There used to be a time when critics who wanted to abolish the international system abounded. They wanted to replace the anarchic system of states with central direction, often a world government of some kind.
Such critics usually hailed from the Left, ranging from Communists to “world order” proponents, but also included Realists, who sometimes entertained the idea of world government as the only way to secure peace. In the 90s, the idea of a centralized “cosmopolitan democracy” was fashionable for a while.
But now, it seems, this sort of criticism appears to have subsided. The critics have made their peace with the states system.
The probable reason is that the system of states has proven to be a highly flexible and resilient institution. Probably most importantly, as international war has subsided, it has become clear that peace and the states system are entirely compatible.
I am against world government on precautionary grounds – we simply do not know what its actual results would be. We may hope that if we get a world government it will be a good one, but we must expect that it could be a tyranny. Only a minority of currently existing governments are competent, low in corruption, accountable, and constitutional. A world government would be more likely to reflect the inadequacies of the majority of governments.

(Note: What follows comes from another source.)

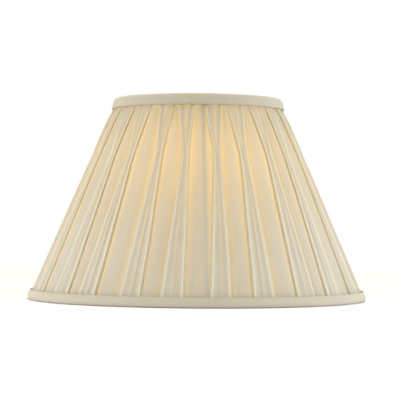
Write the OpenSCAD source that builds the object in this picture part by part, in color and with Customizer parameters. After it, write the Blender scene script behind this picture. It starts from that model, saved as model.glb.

But, how likely is a world government?
First, it is not necessary. The classic argument for world government is that it is needed to secure world peace, to stop us destroying ourselves. But this is no longer relevant. The world has entered a period in declining war. If world government is not necessary for world peace, then its chances are much diminished.
Second, there is no real trend towards more centralized power on a the world scale. The United Nations is not steadily accumulating more power.
So, world government is not on the horizon. Now, I admit that may be wishful thinking on my part, but I think it is solidly based.